As a leader, think about how you want to drive innovation. A peer used to tell me to beware of the “heaven on a whiteboard” effect. It is much better to assert a null hypothesis and validate an idea before deploying time and capital. For instance, we recently launched a minimally viable product outside the U.S. in order to observe behaviors. What we learned enabled us to pivot the product and change things like onboarding to better map to actual learner data.

BHAGs are powerful incentives.

As lean, bootstrapped businesses fueled by vision, startups don’t usually have the cash flow to spend on superfluous cushions or cautious safety nets. Corporations can raise the stakes and narrow their own margins of safety by creating small, constrained budgets for product or engineering teams. You can also follow the advice of author and entrepreneur Jim Collins and use big, hairy, audacious goals (BHAGs) or create false milestones to inspire a sense of urgency to complete tasks.

In the formative stages of my career, I had the good fortune of working with Rich Barton, the founder of Expedia, who has hatched several successful companies like Zillow Group. Rich is a fan of business strategies that center around big ideas. These ideas become a guiding North Star to drive differential outcomes for the companies that he runs. As Rich likes to say, it creates a “Pygmalion effect” where “great expectations beget great results.”

Don’t be afraid to fail.

If you’re operating within a corporate safety net and are flush with capital, it may be hard to foster the necessary bravado that drives startups. To build a corporate culture that thrives on risk-taking, you may have to allocate a “tear away” effort or a distinct profit and loss (P&L) responsibility so that your development team isn’t tied to the P&L of a larger division. You can even separate teams physically, moving them to a different environment where a unique culture can be fostered, and they won’t be lulled by the siren song of other corporate cash cows.

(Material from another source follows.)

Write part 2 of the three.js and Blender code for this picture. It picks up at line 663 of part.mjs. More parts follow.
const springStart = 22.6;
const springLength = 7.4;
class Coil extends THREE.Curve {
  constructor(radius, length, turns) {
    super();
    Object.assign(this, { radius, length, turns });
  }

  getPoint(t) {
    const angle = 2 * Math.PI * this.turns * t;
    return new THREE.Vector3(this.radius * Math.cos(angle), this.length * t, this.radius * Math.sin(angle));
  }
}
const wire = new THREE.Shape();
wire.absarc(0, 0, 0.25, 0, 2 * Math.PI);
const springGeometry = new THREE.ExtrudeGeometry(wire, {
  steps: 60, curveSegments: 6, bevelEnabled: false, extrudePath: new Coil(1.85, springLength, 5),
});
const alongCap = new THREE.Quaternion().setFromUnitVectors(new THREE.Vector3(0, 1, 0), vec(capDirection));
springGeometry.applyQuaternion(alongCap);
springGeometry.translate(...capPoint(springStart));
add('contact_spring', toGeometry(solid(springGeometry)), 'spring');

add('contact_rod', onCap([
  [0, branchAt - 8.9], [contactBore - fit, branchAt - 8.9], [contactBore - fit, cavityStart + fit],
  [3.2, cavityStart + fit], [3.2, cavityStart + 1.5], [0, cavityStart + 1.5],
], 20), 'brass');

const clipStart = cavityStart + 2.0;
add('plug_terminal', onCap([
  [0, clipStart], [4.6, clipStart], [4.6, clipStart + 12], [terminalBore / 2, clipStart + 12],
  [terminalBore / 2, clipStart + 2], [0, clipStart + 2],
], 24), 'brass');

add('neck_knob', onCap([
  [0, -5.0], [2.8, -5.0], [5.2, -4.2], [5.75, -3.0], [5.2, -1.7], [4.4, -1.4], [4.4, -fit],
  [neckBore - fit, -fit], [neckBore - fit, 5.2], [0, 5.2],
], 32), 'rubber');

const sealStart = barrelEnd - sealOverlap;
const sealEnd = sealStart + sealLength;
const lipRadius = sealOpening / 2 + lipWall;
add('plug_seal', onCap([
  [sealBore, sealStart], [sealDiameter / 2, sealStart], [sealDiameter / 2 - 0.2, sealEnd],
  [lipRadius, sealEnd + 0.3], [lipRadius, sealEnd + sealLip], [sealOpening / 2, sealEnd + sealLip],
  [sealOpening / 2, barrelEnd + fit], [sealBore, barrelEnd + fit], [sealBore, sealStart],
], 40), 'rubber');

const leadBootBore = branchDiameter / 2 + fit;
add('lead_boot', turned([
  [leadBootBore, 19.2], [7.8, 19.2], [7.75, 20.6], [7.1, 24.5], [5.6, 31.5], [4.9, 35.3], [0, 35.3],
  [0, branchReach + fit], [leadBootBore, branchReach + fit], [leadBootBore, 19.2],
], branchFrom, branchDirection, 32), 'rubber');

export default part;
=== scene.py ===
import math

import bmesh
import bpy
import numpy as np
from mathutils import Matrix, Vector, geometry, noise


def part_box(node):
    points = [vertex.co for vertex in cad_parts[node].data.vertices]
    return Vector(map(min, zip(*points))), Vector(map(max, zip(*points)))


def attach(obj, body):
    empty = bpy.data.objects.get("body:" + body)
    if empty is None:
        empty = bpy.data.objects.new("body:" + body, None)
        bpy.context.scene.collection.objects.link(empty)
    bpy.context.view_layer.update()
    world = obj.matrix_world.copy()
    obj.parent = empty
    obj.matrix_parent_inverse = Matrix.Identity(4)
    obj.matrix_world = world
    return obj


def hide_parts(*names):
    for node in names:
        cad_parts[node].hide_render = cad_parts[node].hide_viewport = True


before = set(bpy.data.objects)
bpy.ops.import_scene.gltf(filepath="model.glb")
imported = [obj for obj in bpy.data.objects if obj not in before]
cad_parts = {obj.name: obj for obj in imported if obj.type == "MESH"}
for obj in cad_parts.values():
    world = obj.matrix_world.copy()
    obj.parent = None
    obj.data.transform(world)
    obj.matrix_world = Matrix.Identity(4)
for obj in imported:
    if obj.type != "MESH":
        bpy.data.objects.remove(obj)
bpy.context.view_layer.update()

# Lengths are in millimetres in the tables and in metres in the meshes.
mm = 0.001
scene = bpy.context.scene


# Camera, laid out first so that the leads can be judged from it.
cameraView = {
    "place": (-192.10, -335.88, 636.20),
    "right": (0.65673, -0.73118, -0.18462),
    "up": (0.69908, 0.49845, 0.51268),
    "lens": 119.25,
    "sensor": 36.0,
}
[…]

As long as your project is based on sound business methodology, you should operate as if you are immune to failure. Pioneer Square Labs (PSL), a startup studio in Seattle where I previously served as an entrepreneur-in-residence, executes on this concept with a small team of creators spinning up ideas, validating them and then hiring experienced full-time management with new venture capital to run them.

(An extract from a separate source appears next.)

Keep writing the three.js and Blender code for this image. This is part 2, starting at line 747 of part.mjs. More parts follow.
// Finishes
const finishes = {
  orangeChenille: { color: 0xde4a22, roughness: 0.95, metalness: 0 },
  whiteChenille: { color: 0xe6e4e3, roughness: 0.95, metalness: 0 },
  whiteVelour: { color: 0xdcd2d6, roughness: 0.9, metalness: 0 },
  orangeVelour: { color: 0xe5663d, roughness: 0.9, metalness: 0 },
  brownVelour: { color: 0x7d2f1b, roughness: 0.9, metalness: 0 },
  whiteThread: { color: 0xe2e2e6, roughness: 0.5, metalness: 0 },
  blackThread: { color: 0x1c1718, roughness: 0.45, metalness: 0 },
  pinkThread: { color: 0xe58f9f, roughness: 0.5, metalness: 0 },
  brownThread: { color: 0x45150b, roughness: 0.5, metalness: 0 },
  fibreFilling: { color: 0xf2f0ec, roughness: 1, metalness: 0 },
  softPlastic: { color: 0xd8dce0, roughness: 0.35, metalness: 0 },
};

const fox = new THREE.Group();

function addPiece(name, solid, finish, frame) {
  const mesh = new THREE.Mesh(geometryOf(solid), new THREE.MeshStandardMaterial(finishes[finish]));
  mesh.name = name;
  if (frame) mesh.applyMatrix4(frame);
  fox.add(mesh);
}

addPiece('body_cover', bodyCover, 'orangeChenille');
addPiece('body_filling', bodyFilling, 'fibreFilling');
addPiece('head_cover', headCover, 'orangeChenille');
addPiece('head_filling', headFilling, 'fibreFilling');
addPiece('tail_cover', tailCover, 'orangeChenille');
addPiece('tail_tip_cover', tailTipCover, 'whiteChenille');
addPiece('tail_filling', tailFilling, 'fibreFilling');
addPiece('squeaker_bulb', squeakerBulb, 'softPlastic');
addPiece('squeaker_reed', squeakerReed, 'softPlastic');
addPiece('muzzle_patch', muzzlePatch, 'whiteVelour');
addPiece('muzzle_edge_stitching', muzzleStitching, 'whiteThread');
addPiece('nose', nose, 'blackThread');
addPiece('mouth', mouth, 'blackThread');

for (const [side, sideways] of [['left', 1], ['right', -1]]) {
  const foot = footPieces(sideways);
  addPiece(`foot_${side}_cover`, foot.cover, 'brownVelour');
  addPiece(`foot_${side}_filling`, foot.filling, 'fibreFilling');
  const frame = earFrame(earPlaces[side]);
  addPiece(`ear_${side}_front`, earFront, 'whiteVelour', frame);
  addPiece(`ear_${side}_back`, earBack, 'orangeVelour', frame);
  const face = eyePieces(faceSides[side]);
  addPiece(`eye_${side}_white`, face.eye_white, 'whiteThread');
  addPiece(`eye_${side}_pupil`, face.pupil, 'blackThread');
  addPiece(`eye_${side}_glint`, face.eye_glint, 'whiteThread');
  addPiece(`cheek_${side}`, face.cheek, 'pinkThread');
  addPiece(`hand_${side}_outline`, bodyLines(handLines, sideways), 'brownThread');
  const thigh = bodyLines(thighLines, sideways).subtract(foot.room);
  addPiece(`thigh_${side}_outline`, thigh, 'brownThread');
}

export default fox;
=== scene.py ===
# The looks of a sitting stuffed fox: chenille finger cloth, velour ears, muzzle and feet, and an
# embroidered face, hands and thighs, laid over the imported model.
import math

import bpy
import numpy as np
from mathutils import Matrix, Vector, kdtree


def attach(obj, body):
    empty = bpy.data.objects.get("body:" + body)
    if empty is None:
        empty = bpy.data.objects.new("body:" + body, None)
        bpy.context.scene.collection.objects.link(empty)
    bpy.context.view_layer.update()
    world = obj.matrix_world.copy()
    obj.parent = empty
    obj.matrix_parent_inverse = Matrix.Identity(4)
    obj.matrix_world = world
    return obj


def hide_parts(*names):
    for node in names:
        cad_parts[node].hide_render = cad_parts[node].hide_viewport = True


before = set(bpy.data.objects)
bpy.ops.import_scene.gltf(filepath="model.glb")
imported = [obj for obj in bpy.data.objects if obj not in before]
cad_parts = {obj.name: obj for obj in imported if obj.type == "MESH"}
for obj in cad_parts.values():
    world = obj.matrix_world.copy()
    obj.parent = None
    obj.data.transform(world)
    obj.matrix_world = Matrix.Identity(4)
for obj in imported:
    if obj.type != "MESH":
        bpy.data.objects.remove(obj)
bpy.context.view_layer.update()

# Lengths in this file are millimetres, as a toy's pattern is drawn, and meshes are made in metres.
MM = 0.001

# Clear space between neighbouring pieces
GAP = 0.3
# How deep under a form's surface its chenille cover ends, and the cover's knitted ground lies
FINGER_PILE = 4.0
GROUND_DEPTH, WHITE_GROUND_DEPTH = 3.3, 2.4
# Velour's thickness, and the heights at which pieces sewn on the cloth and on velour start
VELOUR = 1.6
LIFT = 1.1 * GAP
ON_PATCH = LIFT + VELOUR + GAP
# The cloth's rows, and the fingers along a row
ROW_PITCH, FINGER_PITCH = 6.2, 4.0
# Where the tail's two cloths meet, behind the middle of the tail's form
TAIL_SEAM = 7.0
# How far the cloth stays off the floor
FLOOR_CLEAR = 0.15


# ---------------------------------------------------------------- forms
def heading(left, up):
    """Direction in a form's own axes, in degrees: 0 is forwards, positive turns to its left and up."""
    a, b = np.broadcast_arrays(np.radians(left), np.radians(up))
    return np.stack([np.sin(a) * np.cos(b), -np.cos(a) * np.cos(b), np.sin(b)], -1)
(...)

The idea is to de-risk the world of company formation, and PSL has a massive list of failures they highlight to investors and employees. As long as your corporation has a standard, Agile-based validation process that clearly identifies the different stages ideas are in, you should feel comfortable proudly showcasing failures alongside wins as part of the development journey.

Corporations need to grow a culture of transparency and empowerment for innovation to thrive, and it starts at the top. I’d encourage you to take an honest look and evaluate the behaviors within your corporate structure that throw up roadblocks to progress.

Don’t rely on financial statements as signals of trouble — the bottom line is the ultimate lagging indicator. Instead, shift attention to emerging indicators like voluntary attrition of talent and rising customer dissatisfaction. Allocate capital appropriately, and spend capital judiciously through small teams to avoid over-investment in large initiatives with negative net present value. If you are a larger enterprise, you don’t need to act like one. Leverage a startup mentality to break down your corporate structure and propel your project to the next level.